> _TASK_
Output exactly the lines between the line that contains "List this object's" and the last line of the material, counting both.
>> BEGIN INFORMATION SUPPLIED
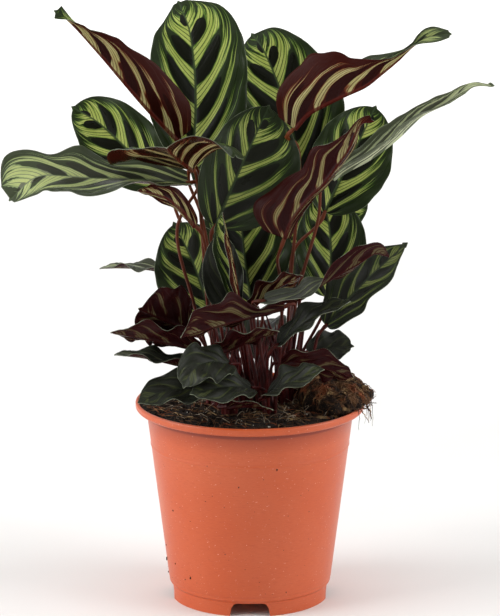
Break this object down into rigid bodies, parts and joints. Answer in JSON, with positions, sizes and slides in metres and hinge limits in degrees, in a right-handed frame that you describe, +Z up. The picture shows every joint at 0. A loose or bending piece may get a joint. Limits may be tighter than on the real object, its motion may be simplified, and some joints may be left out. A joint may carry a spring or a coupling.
{
  "type": "potted peacock plant (Goeppertia makoyana, a prayer plant)",
  "caption": "Potted peacock plant with painted oval leaves, maroon undersides and slim red stalks, in its terracotta coloured plastic nursery pot with soil and a clump of roots at the rim.",
  "frame": {"origin": "on the surface that the pot stands on, under the pot's axis, which is also the middle of the whole plant's outline seen from above", "axes": "+Z up along the pot's axis; -Y is the side from which the plant shows most of its leaves; +X to the right seen from there"},
  "size_m": [0.351, 0.2106, 0.4535],
  "materials": {
    "pot_plastic": "satin",
    "peat": "matte",
    "root_fibre": "matte",
    "stalk": "satin",
    "leaf_upper_light": "satin",
    "leaf_upper_dark": "satin",
    "leaf_underside": "satin"
  },
  "bodies": {
    "root": {"pot": "pot_plastic", "soil": "peat", "root_clump": "root_fibre", "stems_left": "stalk", "stems_back_left": "stalk", "stems_centre": "stalk", "stems_back": "stalk", "stems_right": "stalk", "stems_back_right": "stalk", "stems_front_left": "stalk", "stems_front": "stalk", "leaf_top_centre": "leaf_upper_light", "leaf_top_right": "leaf_upper_light", "leaf_curled_top_right": "leaf_underside", "leaf_curled_top_left": "leaf_underside", "leaf_back_left": "leaf_upper_light", "leaf_long_left": "leaf_upper_light", "leaf_folded_left": "leaf_underside", "leaf_centre": "leaf_upper_light", "leaf_back_right": "leaf_upper_light", "leaf_long_right": "leaf_upper_light", "leaf_curled_centre": "leaf_underside", "leaf_mid_left": "leaf_upper_light", "leaf_small_back_left": "leaf_upper_dark", "leaf_mid_centre": "leaf_upper_light", "leaf_mid_right": "leaf_upper_light", "leaf_mid_back": "leaf_upper_light", "leaf_twisted_right": "leaf_underside", "leaf_low_right": "leaf_upper_dark", "leaf_small_right": "leaf_upper_dark", "leaf_round_right": "leaf_upper_dark", "leaf_maroon_right": "leaf_underside", "leaf_round_left": "leaf_underside", "leaf_flat_left": "leaf_underside", "leaf_cupped_centre": "leaf_underside", "leaf_narrow_left": "leaf_upper_dark", "leaf_drooping_left": "leaf_upper_dark", "leaf_low_left": "leaf_upper_dark", "leaf_low_centre": "leaf_upper_dark", "leaf_lowest_front": "leaf_underside", "leaf_low_front_right": "leaf_upper_dark", "leaf_maroon_centre": "leaf_underside", "leaf_mid_front": "leaf_underside", "leaf_thin_rolled": "leaf_underside", "leaf_dark_centre": "leaf_upper_dark", "leaf_rolled_left": "leaf_underside", "leaf_rear_top": "leaf_upper_light", "leaf_rear_right": "leaf_upper_light", "leaf_rear_left": "leaf_upper_dark", "leaf_rear_low": "leaf_upper_dark"}
  },
  "joints": []
}
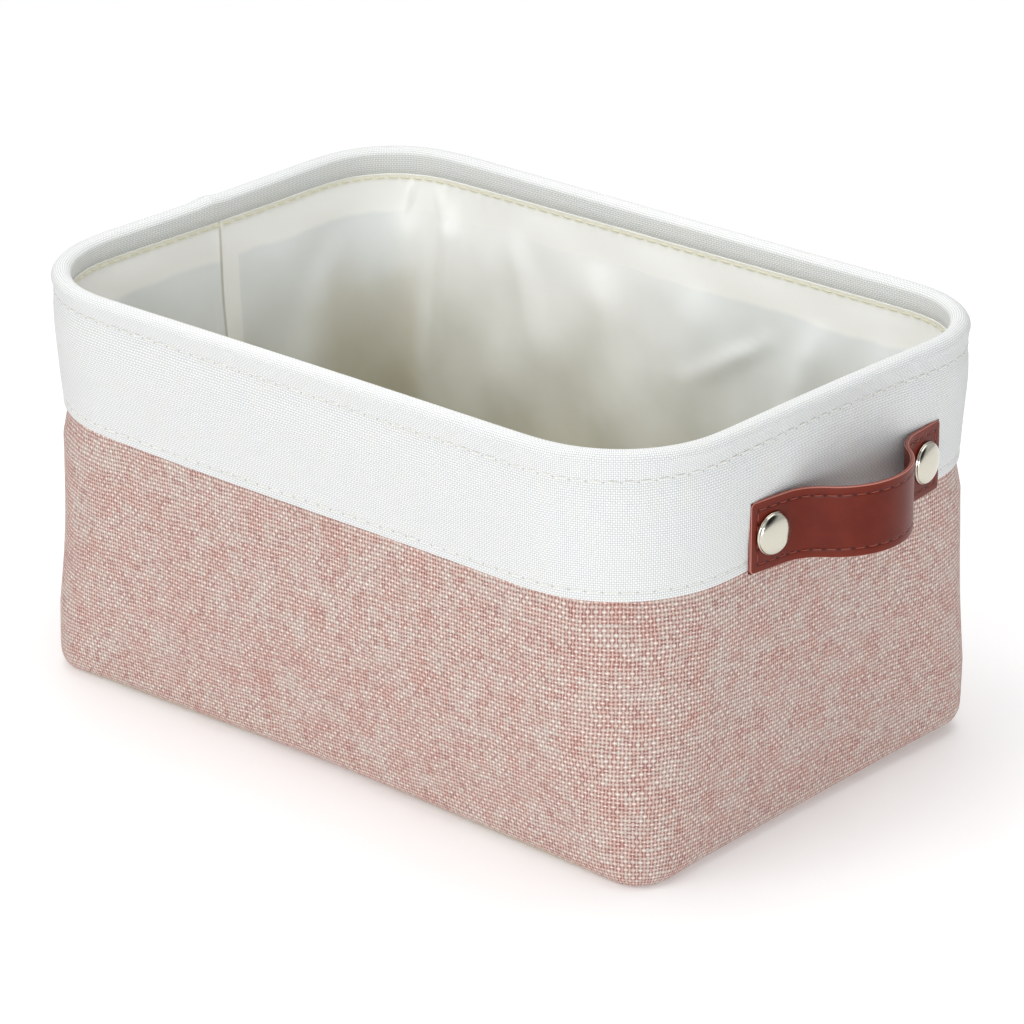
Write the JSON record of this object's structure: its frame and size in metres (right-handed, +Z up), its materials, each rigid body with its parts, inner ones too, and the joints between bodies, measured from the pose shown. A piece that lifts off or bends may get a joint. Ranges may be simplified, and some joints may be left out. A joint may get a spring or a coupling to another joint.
{
  "type": "fabric storage bin",
  "caption": "Open rectangular fabric storage bin with rounded corners, rose linen walls, a white rim band over a wire, a loose lining and a riveted leather loop handle on each end.",
  "frame": {"origin": "middle of the underside, where the base rests", "axes": "+Z up, +X along the length towards one handle, +Y along the width"},
  "size_m": [0.345, 0.2048, 0.155],
  "materials": {
    "rose_linen": "coarse plain-weave linen, mottled dusty rose yarns with off-white slubs",
    "white_cotton": "fine plain-weave white cotton, matt",
    "cream_lining": "thin smooth off-white lining cloth, slightly see-through",
    "stiffener_board": "plain greyboard",
    "steel_wire": "drawn steel wire",
    "nickel_rivet": "satin nickel plate, softly polished",
    "brown_leather": "smooth reddish-brown synthetic leather with a fine grain",
    "brown_thread": "waxed reddish-brown thread",
    "white_thread": "white cotton thread",
    "cream_thread": "cream cotton thread"
  },
  "bodies": {
    "bin": {"rim_band": "white_cotton", "outer_wall": "rose_linen", "outer_base": "rose_linen", "wall_stiffener": "stiffener_board", "base_board": "stiffener_board", "liner_wall": "cream_lining", "liner_base": "cream_lining", "rim_wire": "steel_wire", "wire_ferrule": "steel_wire", "rim_needle_thread": "white_thread", "rim_bobbin_thread": "cream_thread", "hem_needle_thread": "white_thread", "hem_bobbin_thread": "white_thread", "base_seam_thread": "white_thread", "rivet_caps_right": "nickel_rivet", "rivet_posts_right": "nickel_rivet", "rivet_washers_right": "nickel_rivet", "rivet_caps_left": "nickel_rivet", "rivet_posts_left": "nickel_rivet", "rivet_washers_left": "nickel_rivet"},
    "handle_right": {"strap_face_right": "brown_leather", "strap_backing_right": "brown_leather", "strap_thread_right": "brown_thread"},
    "handle_left": {"strap_face_left": "brown_leather", "strap_backing_left": "brown_leather", "strap_thread_left": "brown_thread"}
  },
  "joints": [
    {"name": "handle_flex_right", "type": "hinge", "parent": "bin", "child": "handle_right", "pos_m": [0.152, 0.0065, 0.1145], "axis": [0, -1, 0], "range_deg": [-40, 50], "stiffness_Nm_per_rad": 0.05, "deforming": ["strap_face_right", "strap_backing_right", "strap_thread_right"]},
    {"name": "handle_flex_left", "type": "hinge", "parent": "bin", "child": "handle_left", "pos_m": [-0.152, -0.0065, 0.1145], "axis": [0, 1, 0], "range_deg": [-40, 50], "stiffness_Nm_per_rad": 0.05, "deforming": ["strap_face_left", "strap_backing_left", "strap_thread_left"]}
  ]
}
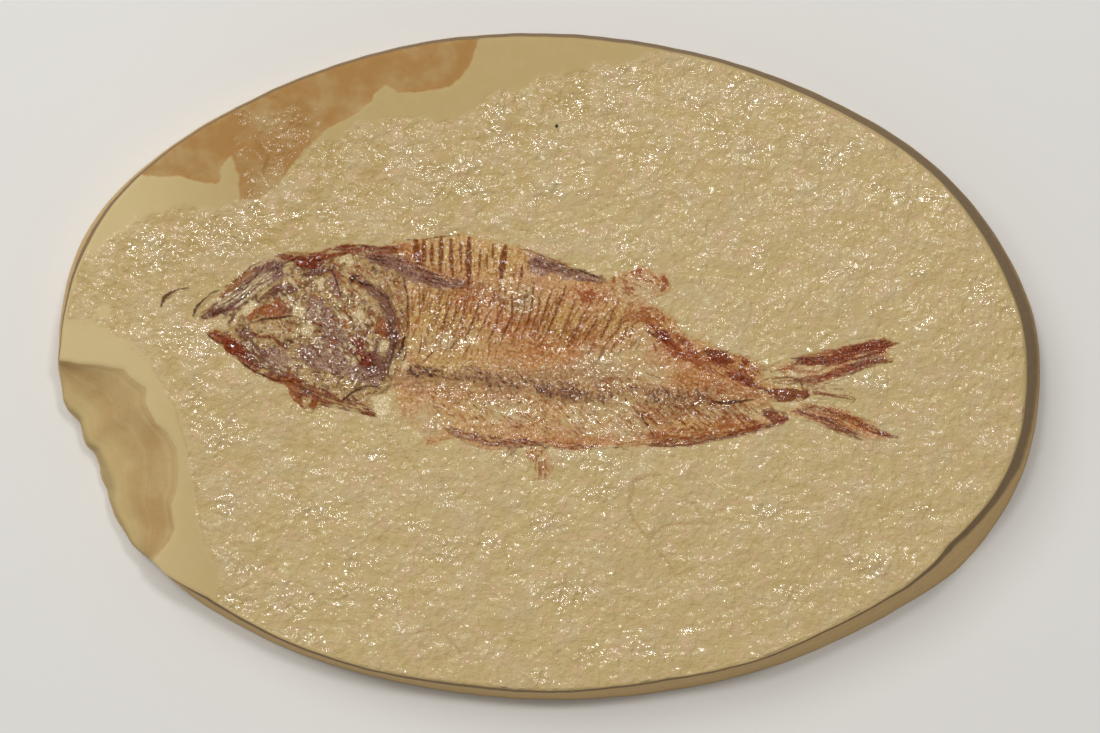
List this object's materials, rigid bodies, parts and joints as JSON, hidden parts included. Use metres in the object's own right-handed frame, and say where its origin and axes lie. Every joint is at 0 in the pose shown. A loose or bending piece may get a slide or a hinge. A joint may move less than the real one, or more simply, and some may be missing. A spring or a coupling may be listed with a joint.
{
  "type": "diplomystus fossil fish in a limestone slab",
  "caption": "Small fossil fish pressed flat in the face of an oval limestone slab with a ground edge and one broken corner.",
  "frame": {"origin": "middle of the slab's bounding box, on its flat underside", "axes": "+X from the fish's snout to its tail along the slab's length, +Y to the fish's back, +Z out of the face that holds the fish"},
  "size_m": [0.1202, 0.0816, 0.0096],
  "materials": {
    "limestone": "pale yellow limestone, varnished on its face and ground matt at the edge",
    "pressed_film": "orange-brown fossil film, varnished",
    "dark_bone": "dark reddish-brown fossil bone, varnished",
    "plum_bone": "grey-plum fossil bone, glossy",
    "fin_brown": "light brown fossil fin, varnished",
    "tail_brown": "dark brown fossil tail rays, varnished"
  },
  "bodies": {
    "root": {"slab": "limestone", "body": "pressed_film", "skull": "dark_bone", "upper_jaw": "plum_bone", "lower_jaw": "dark_bone", "shoulder_bone": "plum_bone", "dorsal_fin": "fin_brown", "pelvic_fin": "fin_brown", "tail_fin_upper": "tail_brown", "tail_ray": "tail_brown", "tail_fin_lower": "tail_brown", "stray_bone": "plum_bone", "jaw_sliver": "plum_bone"}
  },
  "joints": []
}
>> END INFORMATION SUPPLIED
> _RESULT OF THIS EXERCISE_
List this object's materials, rigid bodies, parts and joints as JSON, hidden parts included. Use metres in the object's own right-handed frame, and say where its origin and axes lie. Every joint is at 0 in the pose shown. A loose or bending piece may get a slide or a hinge. A joint may move less than the real one, or more simply, and some may be missing. A spring or a coupling may be listed with a joint.
{
  "type": "diplomystus fossil fish in a limestone slab",
  "caption": "Small fossil fish pressed flat in the face of an oval limestone slab with a ground edge and one broken corner.",
  "frame": {"origin": "middle of the slab's bounding box, on its flat underside", "axes": "+X from the fish's snout to its tail along the slab's length, +Y to the fish's back, +Z out of the face that holds the fish"},
  "size_m": [0.1202, 0.0816, 0.0096],
  "materials": {
    "limestone": "pale yellow limestone, varnished on its face and ground matt at the edge",
    "pressed_film": "orange-brown fossil film, varnished",
    "dark_bone": "dark reddish-brown fossil bone, varnished",
    "plum_bone": "grey-plum fossil bone, glossy",
    "fin_brown": "light brown fossil fin, varnished",
    "tail_brown": "dark brown fossil tail rays, varnished"
  },
  "bodies": {
    "root": {"slab": "limestone", "body": "pressed_film", "skull": "dark_bone", "upper_jaw": "plum_bone", "lower_jaw": "dark_bone", "shoulder_bone": "plum_bone", "dorsal_fin": "fin_brown", "pelvic_fin": "fin_brown", "tail_fin_upper": "tail_brown", "tail_ray": "tail_brown", "tail_fin_lower": "tail_brown", "stray_bone": "plum_bone", "jaw_sliver": "plum_bone"}
  },
  "joints": []
}